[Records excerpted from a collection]

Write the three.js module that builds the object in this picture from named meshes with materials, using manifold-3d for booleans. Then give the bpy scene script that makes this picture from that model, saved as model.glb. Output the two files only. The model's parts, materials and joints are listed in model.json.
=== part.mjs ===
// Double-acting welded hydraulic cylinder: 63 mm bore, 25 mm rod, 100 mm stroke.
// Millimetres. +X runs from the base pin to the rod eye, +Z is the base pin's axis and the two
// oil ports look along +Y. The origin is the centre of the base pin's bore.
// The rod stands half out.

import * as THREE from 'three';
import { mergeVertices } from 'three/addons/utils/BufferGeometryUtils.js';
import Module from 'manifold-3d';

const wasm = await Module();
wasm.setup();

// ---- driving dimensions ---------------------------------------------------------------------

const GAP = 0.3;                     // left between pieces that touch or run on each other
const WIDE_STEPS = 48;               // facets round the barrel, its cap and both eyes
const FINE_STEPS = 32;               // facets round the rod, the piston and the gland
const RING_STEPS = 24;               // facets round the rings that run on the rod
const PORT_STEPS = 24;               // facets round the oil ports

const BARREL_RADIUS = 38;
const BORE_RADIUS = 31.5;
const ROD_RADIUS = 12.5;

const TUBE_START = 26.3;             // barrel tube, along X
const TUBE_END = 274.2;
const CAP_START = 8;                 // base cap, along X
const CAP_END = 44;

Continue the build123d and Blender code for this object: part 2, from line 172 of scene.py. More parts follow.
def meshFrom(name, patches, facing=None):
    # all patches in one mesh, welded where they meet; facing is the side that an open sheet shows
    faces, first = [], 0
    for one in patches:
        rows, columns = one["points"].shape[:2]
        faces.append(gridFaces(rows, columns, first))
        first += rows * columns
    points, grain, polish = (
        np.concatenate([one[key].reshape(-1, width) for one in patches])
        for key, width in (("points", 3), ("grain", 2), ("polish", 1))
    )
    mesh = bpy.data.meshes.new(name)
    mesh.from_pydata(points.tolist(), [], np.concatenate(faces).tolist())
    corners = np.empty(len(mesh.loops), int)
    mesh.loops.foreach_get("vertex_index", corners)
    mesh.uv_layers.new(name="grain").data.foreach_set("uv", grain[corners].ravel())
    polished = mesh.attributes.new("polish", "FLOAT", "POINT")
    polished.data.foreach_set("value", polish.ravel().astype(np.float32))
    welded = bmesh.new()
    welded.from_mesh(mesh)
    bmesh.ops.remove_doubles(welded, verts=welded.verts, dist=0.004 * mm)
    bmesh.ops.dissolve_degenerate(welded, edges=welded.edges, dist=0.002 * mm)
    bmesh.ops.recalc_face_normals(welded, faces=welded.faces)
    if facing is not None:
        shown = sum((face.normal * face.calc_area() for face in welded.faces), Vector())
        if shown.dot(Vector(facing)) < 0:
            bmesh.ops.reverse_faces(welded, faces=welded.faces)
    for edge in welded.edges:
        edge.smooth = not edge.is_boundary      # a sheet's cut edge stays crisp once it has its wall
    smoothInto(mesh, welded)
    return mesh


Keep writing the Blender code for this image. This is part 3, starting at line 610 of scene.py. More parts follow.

--- Exercise objective ---
Retype all of the data shown above, word for word.

--- Exercise response ---
Write the three.js module that builds the object in this picture from named meshes with materials, using manifold-3d for booleans. Then give the bpy scene script that makes this picture from that model, saved as model.glb. Output the two files only. The model's parts, materials and joints are listed in model.json.
=== part.mjs ===
// Double-acting welded hydraulic cylinder: 63 mm bore, 25 mm rod, 100 mm stroke.
// Millimetres. +X runs from the base pin to the rod eye, +Z is the base pin's axis and the two
// oil ports look along +Y. The origin is the centre of the base pin's bore.
// The rod stands half out.

import * as THREE from 'three';
import { mergeVertices } from 'three/addons/utils/BufferGeometryUtils.js';
import Module from 'manifold-3d';

const wasm = await Module();
wasm.setup();

// ---- driving dimensions ---------------------------------------------------------------------

const GAP = 0.3;                     // left between pieces that touch or run on each other
const WIDE_STEPS = 48;               // facets round the barrel, its cap and both eyes
const FINE_STEPS = 32;               // facets round the rod, the piston and the gland
const RING_STEPS = 24;               // facets round the rings that run on the rod
const PORT_STEPS = 24;               // facets round the oil ports

const BARREL_RADIUS = 38;
const BORE_RADIUS = 31.5;
const ROD_RADIUS = 12.5;

const TUBE_START = 26.3;             // barrel tube, along X
const TUBE_END = 274.2;
const CAP_START = 8;                 // base cap, along X
const CAP_END = 44;

Continue the build123d and Blender code for this object: part 2, from line 172 of scene.py. More parts follow.
def meshFrom(name, patches, facing=None):
    # all patches in one mesh, welded where they meet; facing is the side that an open sheet shows
    faces, first = [], 0
    for one in patches:
        rows, columns = one["points"].shape[:2]
        faces.append(gridFaces(rows, columns, first))
        first += rows * columns
    points, grain, polish = (
        np.concatenate([one[key].reshape(-1, width) for one in patches])
        for key, width in (("points", 3), ("grain", 2), ("polish", 1))
    )
    mesh = bpy.data.meshes.new(name)
    mesh.from_pydata(points.tolist(), [], np.concatenate(faces).tolist())
    corners = np.empty(len(mesh.loops), int)
    mesh.loops.foreach_get("vertex_index", corners)
    mesh.uv_layers.new(name="grain").data.foreach_set("uv", grain[corners].ravel())
    polished = mesh.attributes.new("polish", "FLOAT", "POINT")
    polished.data.foreach_set("value", polish.ravel().astype(np.float32))
    welded = bmesh.new()
    welded.from_mesh(mesh)
    bmesh.ops.remove_doubles(welded, verts=welded.verts, dist=0.004 * mm)
    bmesh.ops.dissolve_degenerate(welded, edges=welded.edges, dist=0.002 * mm)
    bmesh.ops.recalc_face_normals(welded, faces=welded.faces)
    if facing is not None:
        shown = sum((face.normal * face.calc_area() for face in welded.faces), Vector())
        if shown.dot(Vector(facing)) < 0:
            bmesh.ops.reverse_faces(welded, faces=welded.faces)
    for edge in welded.edges:
        edge.smooth = not edge.is_boundary      # a sheet's cut edge stays crisp once it has its wall
    smoothInto(mesh, welded)
    return mesh


Keep writing the Blender code for this image. This is part 3, starting at line 610 of scene.py. More parts follow.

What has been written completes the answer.